Translation has weakened the strength of the original Gaelic, “dh’fhalbh na daoine as a’ bhaile,” to the bland English, “the inhabitants have left this village.” Leave it they had, over ten years before, under duress, so that when the Ordnance Survey came round, there were only strangers there. Christopher Macrae came from Kintail, and he had lived in Harris as recently as 1846, we know from census information that he had come to Mealista in 1848 , to the farm which was then a part of the large sheep farm of Hushinish. As for Alan Ross, his is a very well-known name in Lewis history. He was from Lochs, a Gaelic teacher, catechist and later Inspector of Poor for the parish of Lochs, with his home in Keose. He’s not listed as working with the Survey, nor was he the teacher in Breanish, so we can only speculate on what he was doing in Mealista at the time. We’ll never know but we can be sure that neither informant had much local knowledge, other than hearsay. Mealista “exiles” living down the road in Breanish would surely have known more but none of them were informants and then again, we have to remember that the OS were collecting place names, not recording history, although it would have been more useful to us now if some of the effort and space taken up by their elaborate columns had been used to do so.

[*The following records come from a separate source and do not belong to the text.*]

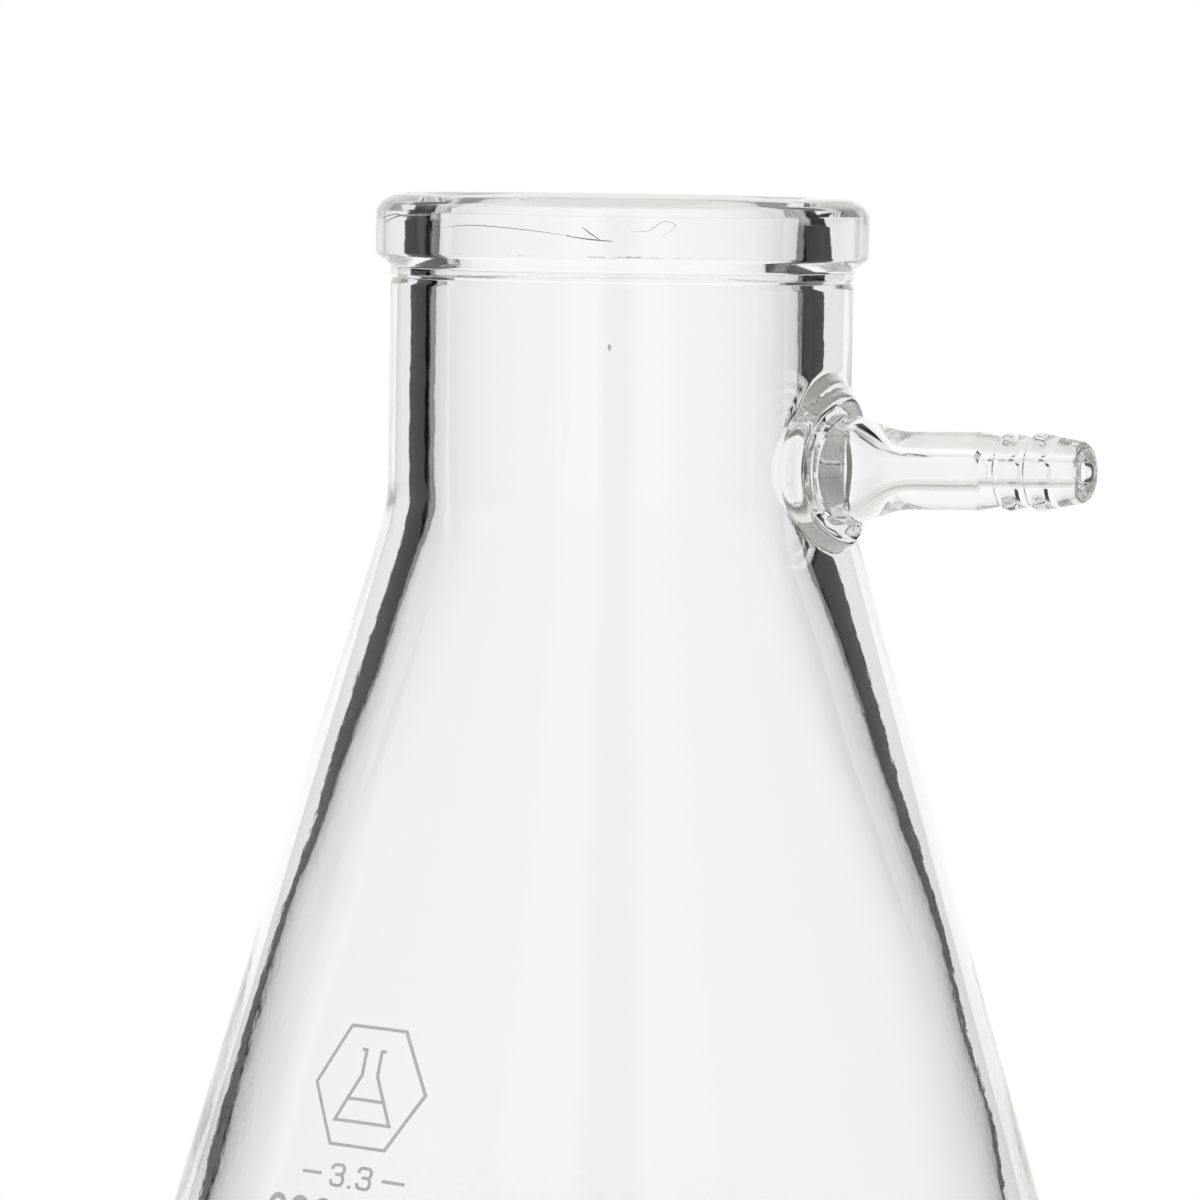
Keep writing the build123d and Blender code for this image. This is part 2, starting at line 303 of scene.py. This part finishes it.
# --- Mesh making ------------------------------------------------------------------------------
class Skin:
    """Collects the vertices and faces of one mesh."""

    def __init__(self):
        self.points = []
        self.faces = []
        self.materials = []

    def ring(self, points):
        """Adds vertices and returns their indices."""
        start = len(self.points)
        self.points.extend(points)
        return list(range(start, len(self.points)))

    def face(self, corners, material=0):
        self.faces.append(corners)
        self.materials.append(material)

    def strip(self, rings, material=0):
        """Faces between each ring and the next."""
        for first, second in zip(rings, rings[1:]):
            count = len(first)
            for index in range(count):
                after = (index + 1) % count
                self.face((first[index], first[after], second[after], second[index]), material)

    def cap(self, ring, middle, material=0):
        """Triangles from a ring to one vertex."""
        count = len(ring)
        for index in range(count):
            self.face((ring[index], ring[(index + 1) % count], middle), material)

    def make(self, name, materials):
        """The Blender object, in metres."""
        mesh = bpy.data.meshes.new(name)
        used = sorted({index for corners in self.faces for index in corners})
        place = {index: order for order, index in enumerate(used)}
        faces = [[place[index] for index in corners] for corners in self.faces]
        mesh.from_pydata([tuple(self.points[index] * MM) for index in used], [], faces)
        mesh.validate()
        for material in materials:
            mesh.materials.append(material)
        mesh.polygons.foreach_set("material_index", self.materials)
        mesh.polygons.foreach_set("use_smooth", [True] * len(mesh.polygons))
        thing = bpy.data.objects.new(name, mesh)
        bpy.context.scene.collection.objects.link(thing)
        return thing


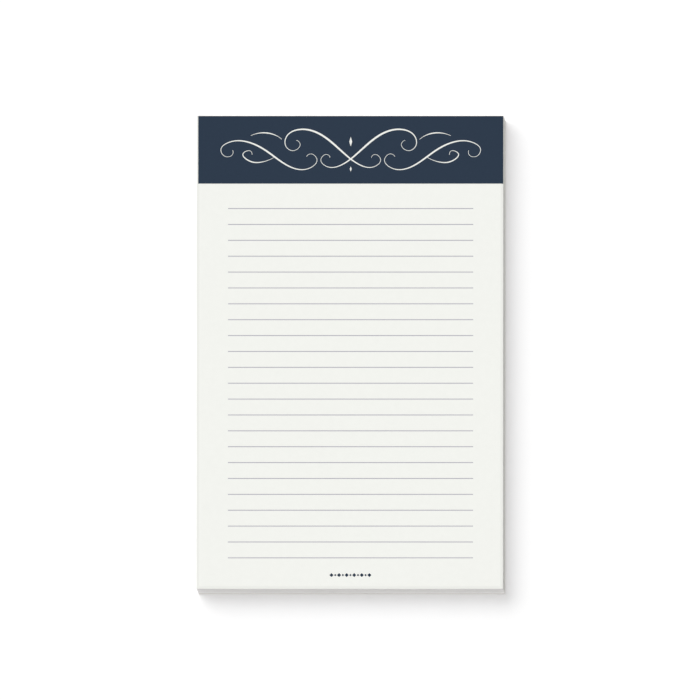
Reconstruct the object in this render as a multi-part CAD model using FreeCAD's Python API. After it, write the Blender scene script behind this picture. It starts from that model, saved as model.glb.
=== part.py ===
import FreeCAD, Part
import math
import os

# A ruled writing pad: loose sheets glued along the head edge to a stiff backing board.
# It lies face up on its board. +Z is up, +Y points to the head edge, and the origin is
# the middle of the underside. All sizes are millimetres.

# Sheets and backing board
page_width = 127.0
page_length = 203.2
sheet_thickness = 0.15
sheet_count = 50
board_thickness = 0.8
board_edge_round = 0.15

# Film of padding glue on the head edge, thickest at mid height
glue_thickness = 0.35
glue_rim_thickness = 0.12

# Printed header band, with a sliver of bare paper left of it
ink_thickness = 0.03
band_height = 29.05
bare_left_sliver = 0.6

# Writing lines
rule_width = 0.3
rule_pitch = 6.824
rule_end_margin = 12.4
band_to_first_rule = 10.72
last_rule_to_foot = 12.5

# Flourish left bare in the band
flourish_end_margin = 9.4
flourish_head_margin = 5.7
hairline = 0.2
main_swell = 0.8
swash_swell = 0.7
tendril_swell = 0.52
echo_swell = 0.52
upper_lozenge_width = 1.2
upper_lozenge_length = 4.2
lower_lozenge_width = 0.8
lower_lozenge_length = 2.3

# Row of lozenges printed at the foot, with a smaller one in each gap of the larger ones
foot_row_height = 5.9
foot_lozenge_size = 1.7
foot_lozenge_count = 6
foot_small_size = 1.0
foot_lozenge_gap = 0.22

# How close to a face an edge's middle lies to be on it
on_face_within = 0.001

# Places that follow from the sizes above
block_thickness = sheet_count * sheet_thickness
pad_thickness = board_thickness + block_thickness
left_edge_x = -page_width / 2
foot_edge_y = -(page_length + glue_thickness) / 2
head_edge_y = foot_edge_y + page_length
band_left_x = left_edge_x + bare_left_sliver
band_width = page_width - bare_left_sliver
band_foot_y = head_edge_y - band_height
band_middle_x = band_left_x + band_width / 2
band_middle_y = head_edge_y - band_height / 2

# Pen strokes of the right half of the flourish, each a smooth line through a few points.
# The points are hundredths of half the flourish's width and height, from its middle.
main_stroke = [(-16, -38), (-19, -22), (-23, -47), (-18, -82), (-8, -76), (3, -29), (14, 33),
               (26, 84), (38, 100), (49, 69), (50, 18), (44, -4), (39, 22), (42, 47)]
swash_stroke = [(34, -33), (30, -20), (26, -47), (31, -87), (42, -93), (55, -51), (68, 7),
                (82, 42), (94, 36), (100, 2), (97, -31), (92, -29), (91, -2)]
tendril_stroke = [(59, -36), (69, -60), (79, -51), (83, -20), (78, -4), (76, -24)]
echo_stroke = [(53, 51), (61, 78), (70, 82), (77, 69)]
upper_lozenge_y = 40
lower_lozenge_y = -93
stroke_stations = 48
swell_sharpness = 2.2


def backing_board():
    """The board, its three trimmed lower edges worn slightly round."""
    corner = FreeCAD.Vector(left_edge_x, foot_edge_y, 0)
    board = Part.makeBox(page_width, page_length, board_thickness, corner)
    worn_edges = []
    for edge in board.Edges:
        middle = edge.CenterOfMass
        on_underside = abs(middle.z) < on_face_within
        on_head = abs(middle.y - head_edge_y) < on_face_within
        if on_underside and not on_head:
            worn_edges.append(edge)
    return board.makeFillet(min(board_edge_round, board_thickness / 2), worn_edges)


def sheet_block():
    """All the sheets, jogged and trimmed together into one block."""
    corner = FreeCAD.Vector(left_edge_x, foot_edge_y, board_thickness)
    return Part.makeBox(page_width, page_length, block_thickness, corner)


def padding_glue():
    """The brushed film that holds sheets and board together at the head."""
    rim_y = head_edge_y + glue_rim_thickness
    crown_y = head_edge_y + glue_thickness
    inner_low = FreeCAD.Vector(left_edge_x, head_edge_y, 0)
    outer_low = FreeCAD.Vector(left_edge_x, rim_y, 0)
    crown = FreeCAD.Vector(left_edge_x, crown_y, pad_thickness / 2)
    outer_high = FreeCAD.Vector(left_edge_x, rim_y, pad_thickness)
    inner_high = FreeCAD.Vector(left_edge_x, head_edge_y, pad_thickness)
    section = Part.Wire([
        Part.makeLine(inner_low, outer_low),
        Part.Arc(outer_low, crown, outer_high).toShape(),
        Part.makeLine(outer_high, inner_high),
        Part.makeLine(inner_high, inner_low),
    ])
    return Part.Face(section).extrude(FreeCAD.Vector(page_width, 0, 0))


def printed(outline):
    """A layer of ink on the top sheet, from a flat outline."""
    return Part.Face(outline).extrude(FreeCAD.Vector(0, 0, ink_thickness))


def lozenge(middle_x, middle_y, width, length):
    """A lozenge of ink, with its width across the pad and its length along it."""
    corners = [
        FreeCAD.Vector(middle_x - width / 2, middle_y, pad_thickness),
        FreeCAD.Vector(middle_x, middle_y - length / 2, pad_thickness),
        FreeCAD.Vector(middle_x + width / 2, middle_y, pad_thickness),
        FreeCAD.Vector(middle_x, middle_y + length / 2, pad_thickness),
    ]
    return printed(Part.makePolygon(corners + corners[:1]))


def flourish_point(across, up):
    """A point of the flourish, from hundredths of half its width and height."""
    half_width = band_width / 2 - flourish_end_margin
    half_height = band_height / 2 - flourish_head_margin
    x = band_middle_x + across / 100 * half_width
    y = band_middle_y + up / 100 * half_height
    return FreeCAD.Vector(x, y, pad_thickness)


def pen_stroke(points, swell):
    """A stroke that starts and ends as a hairline and swells under the pen between."""
    line = Part.BSplineCurve()
    line.interpolate([flourish_point(across, up) for across, up in points])
    path = line.toShape()
    left_side = []
    right_side = []
    for station in range(stroke_stations + 1):
        share = station / stroke_stations
        place = path.getParameterByLength(share * path.Length)
        centre = path.valueAt(place)
        forward = path.tangentAt(place)
        sideways = FreeCAD.Vector(-forward.y, forward.x, 0)
        pressure = math.sin(math.pi * share) ** swell_sharpness
        half_line = (hairline + (swell - hairline) * pressure) / 2
        left_side.append(centre + sideways * half_line)
        right_side.append(centre - sideways * half_line)
    left_edge = Part.BSplineCurve()
    left_edge.interpolate(left_side)
    right_edge = Part.BSplineCurve()
    right_edge.interpolate(right_side)
    outline = Part.Wire([
        left_edge.toShape(),
        Part.makeLine(left_side[-1], right_side[-1]),
        right_edge.toShape(),
        Part.makeLine(right_side[0], left_side[0]),
    ])
    return printed(outline)


def flourish():
    """A penman's flourish, its left half the mirror image of its right half."""
    right_half = [
        pen_stroke(main_stroke, main_swell),
        pen_stroke(swash_stroke, swash_swell),
        pen_stroke(tendril_stroke, tendril_swell),
        pen_stroke(echo_stroke, echo_swell),
    ]
    middle = flourish_point(0, 0)
    left_half = [stroke.mirror(middle, FreeCAD.Vector(1, 0, 0)) for stroke in right_half]
    above = flourish_point(0, upper_lozenge_y)
    below = flourish_point(0, lower_lozenge_y)
    upper = lozenge(above.x, above.y, upper_lozenge_width, upper_lozenge_length)
    lower = lozenge(below.x, below.y, lower_lozenge_width, lower_lozenge_length)
    return right_half + left_half + [upper, lower]


def header_band():
    """The dark band across the head of the top sheet, with the flourish left bare."""
    corner = FreeCAD.Vector(band_left_x, band_foot_y, pad_thickness)
    band = Part.makeBox(band_width, band_height, ink_thickness, corner)
    return band.cut(flourish())


def ruled_lines():
    """The writing lines, evenly spaced from below the band down to the foot margin."""
    first_rule_y = band_foot_y - band_to_first_rule
    lowest_rule_y = foot_edge_y + last_rule_to_foot
    rule_count = int((first_rule_y - lowest_rule_y) / rule_pitch) + 1
    rule_length = band_width - 2 * rule_end_margin
    rules = []
    for number in range(rule_count):
        rule_y = first_rule_y - number * rule_pitch - rule_width / 2
        corner = FreeCAD.Vector(band_left_x + rule_end_margin, rule_y, pad_thickness)
        rules.append(Part.makeBox(rule_length, rule_width, ink_thickness, corner))
    return Part.makeCompound(rules)


def foot_ornament():
    """A row of large and small lozenges in turn, centred under the writing lines."""
    row_y = foot_edge_y + foot_row_height
    half_step = (foot_lozenge_size + foot_small_size) / 2 + foot_lozenge_gap
    first_x = band_middle_x - (foot_lozenge_count - 1) * half_step
    marks = []
    for number in range(foot_lozenge_count):
        large_x = first_x + number * 2 * half_step
        marks.append(lozenge(large_x, row_y, foot_lozenge_size, foot_lozenge_size))
    for number in range(foot_lozenge_count - 1):
        small_x = first_x + (number * 2 + 1) * half_step
        marks.append(lozenge(small_x, row_y, foot_small_size, foot_small_size))
    return Part.makeCompound(marks)


os.makedirs("parts", exist_ok=True)
backing_board().exportStep("parts/backing_board.step")
sheet_block().exportStep("parts/sheet_block.step")
padding_glue().exportStep("parts/padding_glue.step")
header_band().exportStep("parts/header_band.step")
ruled_lines().exportStep("parts/ruled_lines.step")
foot_ornament().exportStep("parts/foot_ornament.step")
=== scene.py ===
import math
import random

import bpy
from mathutils import Matrix, Vector


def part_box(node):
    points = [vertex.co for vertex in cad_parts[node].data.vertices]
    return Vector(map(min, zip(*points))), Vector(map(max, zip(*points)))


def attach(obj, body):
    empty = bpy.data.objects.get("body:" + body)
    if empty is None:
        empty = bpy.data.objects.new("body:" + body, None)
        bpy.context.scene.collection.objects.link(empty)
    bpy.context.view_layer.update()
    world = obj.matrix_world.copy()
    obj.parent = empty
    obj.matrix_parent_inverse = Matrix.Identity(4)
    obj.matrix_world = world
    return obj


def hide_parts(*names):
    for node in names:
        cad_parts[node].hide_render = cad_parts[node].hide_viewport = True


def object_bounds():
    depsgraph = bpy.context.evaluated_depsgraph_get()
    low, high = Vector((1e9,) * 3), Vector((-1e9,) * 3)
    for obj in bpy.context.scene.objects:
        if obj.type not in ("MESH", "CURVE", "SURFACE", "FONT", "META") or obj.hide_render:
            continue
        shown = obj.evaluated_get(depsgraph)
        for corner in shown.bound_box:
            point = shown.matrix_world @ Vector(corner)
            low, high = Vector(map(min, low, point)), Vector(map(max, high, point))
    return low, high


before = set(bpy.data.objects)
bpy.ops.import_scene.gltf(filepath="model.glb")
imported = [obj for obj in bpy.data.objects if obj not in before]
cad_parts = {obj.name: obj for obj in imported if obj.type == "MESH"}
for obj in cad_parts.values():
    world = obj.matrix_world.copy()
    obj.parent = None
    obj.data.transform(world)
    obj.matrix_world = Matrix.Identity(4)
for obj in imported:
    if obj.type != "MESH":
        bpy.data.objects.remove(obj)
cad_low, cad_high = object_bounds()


# Backing board: a stiff sheet of raw chipboard, pressed from recycled pulp. The pages lie on
# it, the glue at the head holds them to it, and all are guillotined together. Its lower edges
# are a little crushed from lying on desks.

mm = 0.001
board_low, board_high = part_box("backing_board")
board_size = board_high - board_low
board_middle = (board_low + board_high) / 2
board_cut_spacing = 4 * mm
crushed_edge = 0.18 * mm
crushed_facets = 3
edge_fuzz = 0.05 * mm
fuzz_spacing = 3 * mm
# An edge that turns by more than this stays sharp when the faces are shaded smooth
sharp_from = math.radians(30)
# The whole pad leans to the right from its top leaf down, as a glued stack slips in use
stack_lean = 0.95 * mm
top_leaf_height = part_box("sheet_block")[1].z


def leaned(height):
    """How far the pad has slipped to the right at a height above the desk."""
    return stack_lean * (1 - height / top_leaf_height)


def deselect_all():
    """Leaves nothing selected, as each new piece is started by itself."""
    bpy.ops.object.select_all(action="DESELECT")


def select_only(piece):
    """Makes this piece the one that the next operators act on."""
    deselect_all()
    piece.select_set(True)
    bpy.context.view_layer.objects.active = piece


def settle(piece):
    """Puts the piece's place and size into its mesh, with its object at the origin."""
    select_only(piece)
    bpy.ops.object.transform_apply(location=True, rotation=True, scale=True)


def select_where(piece, kind, is_wanted):
    """In edit mode, selects the vertices or edges that pass a test and no others."""
    bpy.ops.object.mode_set(mode="EDIT")
    bpy.ops.mesh.select_mode(type=kind)
    bpy.ops.mesh.select_all(action="DESELECT")
    bpy.ops.object.mode_set(mode="OBJECT")
    for part in {"VERT": piece.data.vertices, "EDGE": piece.data.edges}[kind]:
        part.select = is_wanted(part)
    bpy.ops.object.mode_set(mode="EDIT")


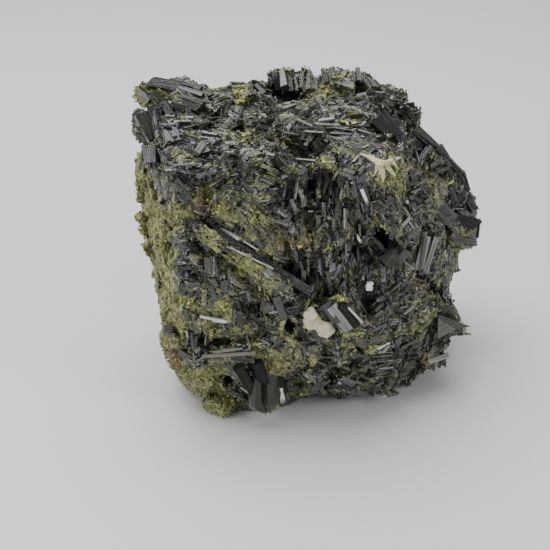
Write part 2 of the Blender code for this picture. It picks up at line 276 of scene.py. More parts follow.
class Crystals:
    """Collects crystals, each a row of numbers, and turns them into one mesh."""

    def __init__(self):
        self.parts = []

    def add(self, root, way, up, length, width, thick, section, slant, taper, tone):
        """Each is an array with a row or a number per crystal; section is one outline for all."""
        count = len(root)
        if not count:
            return
        way = unit(way)
        side = unit(np.cross(up, way))
        top = np.cross(way, side)
        corners = len(section)
        x = section[None, :, 0] * width[:, None] / 2
        y = section[None, :, 1] * thick[:, None] / 2
        across = side[:, None] * x[..., None] + top[:, None] * y[..., None]
        reach = length[:, None] - slant[:, None] * x
        lower = root[:, None] + across
        upper = root[:, None] + across * taper[:, None, None] + way[:, None] * reach[..., None]
        verts = np.concatenate([lower, upper], axis=1)
        verts = self.inside(verts)
        self.parts.append((verts, corners, width, length, tone))

    def inside(self, verts):
        """Crystals that reach out of the CAD box are pushed back in."""
        low, high = verts.min(axis=1), verts.max(axis=1)
        push = np.maximum(LOW + EDGE - low, 0) - np.maximum(high - (HIGH - EDGE), 0)
        return verts + push[:, None]

    def build(self, name, material):
        verts, loops, sizes, uvs, tones = [], [], [], [], []
        base = 0
        for block, m, width, length, tone in self.parts:
            n = len(block)
            start = base + np.arange(n)[:, None] * 2 * m
            verts.append(block.reshape(-1, 3))
            tones.append(np.repeat(tone, 2 * m, axis=0))
            shift = rng.uniform(0, GRAIN_SHIFT, (n, 2))
            faces, grain = [], []
            for i in range(m):
                j = (i + 1) % m
                faces.append(start + np.array([i, j, m + j, m + i]))
                u = width[:, None] * (i * FACE_STEP + FACE_ACROSS)
                grain.append(np.stack([u, length[:, None] * FACE_ALONG], axis=2))
            faces += [start + np.arange(m)[::-1], start + m + np.arange(m)]
            caps = np.zeros((n, 2 * m, 2))
            caps[..., 0] = np.tile(np.linspace(0, CAP_REACH, m), 2)
            loops.append(np.concatenate(faces, axis=1).ravel())
            sizes.append(np.tile([4] * m + [m, m], n))
            uvs.append((np.concatenate([*grain, caps], axis=1) + shift[:, None]).reshape(-1, 2))
            base += n * 2 * m
        parts = [np.concatenate(rows) for rows in (verts, loops, sizes, uvs, tones)]
        add_polygons(name, *parts, material)


# From the photograph's pixels to places on the surface.

def ray_through(px, py):
    x, y = (px - PHOTO / 2) / FOCAL, (PHOTO / 2 - py) / FOCAL
    return x * CAM_X + y * CAM_Y + AHEAD


def hit(px, py):
    """Where a pixel of the photograph meets the surface: the share of the ray, and the normal."""
    ray = ray_through(px, py)
    place, normal, _, away = TREE.ray_cast(Vector(CAMERA), Vector(unit(ray)))
    if place is None:
        return None
    return away / np.linalg.norm(ray), np.array(normal)


def point_at(px, py):
    found = hit(px, py)
    return None if found is None else CAMERA + ray_through(px, py) * found[0]


# Olive crust: pixel, reach in millimetres, how much.
OLIVE_SPOTS = (
    (184, 306, 4.0, 0.9), (195, 322, 5.0, 0.8), (212, 335, 5.0, 0.8), (232, 343, 5.0, 0.7),
    (258, 357, 4.5, 0.6), (277, 367, 3.5, 0.6), (185, 385, 8.0, 1.0), (205, 400, 8.0, 1.0),
    (222, 412, 6.0, 0.9), (200, 372, 6.0, 0.9), (218, 385, 5.0, 0.9), (245, 254, 5.0, 0.6),
    (212, 238, 4.0, 0.6), (222, 310, 3.5, 0.7), (207, 196, 4.0, 0.7), (219, 208, 3.0, 0.8),
    (250, 212, 4.0, 0.6), (268, 222, 3.0, 0.5), (295, 240, 5.0, 0.3), (248, 140, 2.5, 1.0),
    (354, 121, 2.2, 1.0), (243, 92, 3.0, 0.8), (322, 165, 2.5, 0.8), (375, 345, 3.5, 0.8),
    (230, 330, 5.0, 0.4), (148, 95, 5.0, 0.7), (152, 132, 3.0, 0.7), (290, 142, 5.0, 0.4),
    (330, 95, 5.0, 0.4), (360, 92, 6.0, 0.35), (395, 140, 4.0, 0.3), (430, 190, 7.0, 0.3),
    (250, 275, 6.0, 0.4), (248, 266, 3.5, 0.9), (236, 261, 3.0, 0.8), (211, 240, 3.5, 0.9),
    (395, 174, 3.0, 0.9), (399, 186, 2.5, 0.7), (340, 345, 7.0, 0.35), (300, 385, 7.0, 0.3),
    (420, 330, 6.0, 0.25), (175, 215, 4.0, 0.5),
)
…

The entry for Tigh nan Cailleachan Dubha from the same source reads: “A nunnery which was occupied by the order of the Black Nuns, and concerning which no information can be obtained, beyond a number of chessmen having been found in its ruins about 70 years ago which were in good preservation. They were sold to a society of antiquaries in Edinburgh and brought a good price. Nothing remains of it but the site.” Don’t both Mealista entries, with their insistence on no further information, have a casual “don’t bother us” air about them? The Bealach Ban entry, although inaccurate in the detail, clearly ties the find spot of the Chessmen to the obscure hollow in Ardroil machair and also, what dyed in the wool Uigeach, either in 1850 or nowadays, would leave sheep out of things?

The evidence for Mealista, in this Mealista v. Ardroil case, is the Place Name book entries and Captain Ryrie’s remark, both from strangers to Uig, who can have had only brief contact here. On the other hand, there’s contemporary evidence for the Bealach Ban: the minister in the vicinity at the actual time of the find, writing his report for the Statistical Account within four years; Donald Morrison, An Cubair Ban, from the Loch Resort area and living in Stornoway, who died in the 1840s and who produced the first written account of the oral tradition of Uig; the known facts concerning Malcolm Macleod, the finder; plus the rich oral Gaelic tradition handed down to us over generations. Doesn’t the case for Mealista close itself with that essentially Scottish verdict: Not Proven.

As for the Place Name book, my verdict on that is the same finishing as it was at the start: it’s not a reliable source for local history, but is a valuable treasury of Gaelic place names. What looking through it has done, is to leave me with a re-awakened sense of the devastating impact clearance had on Uig. These two fertile villages, with their evidence of early civilisation, and many more, were emptied of their people and left with no one but strangers to speak for them.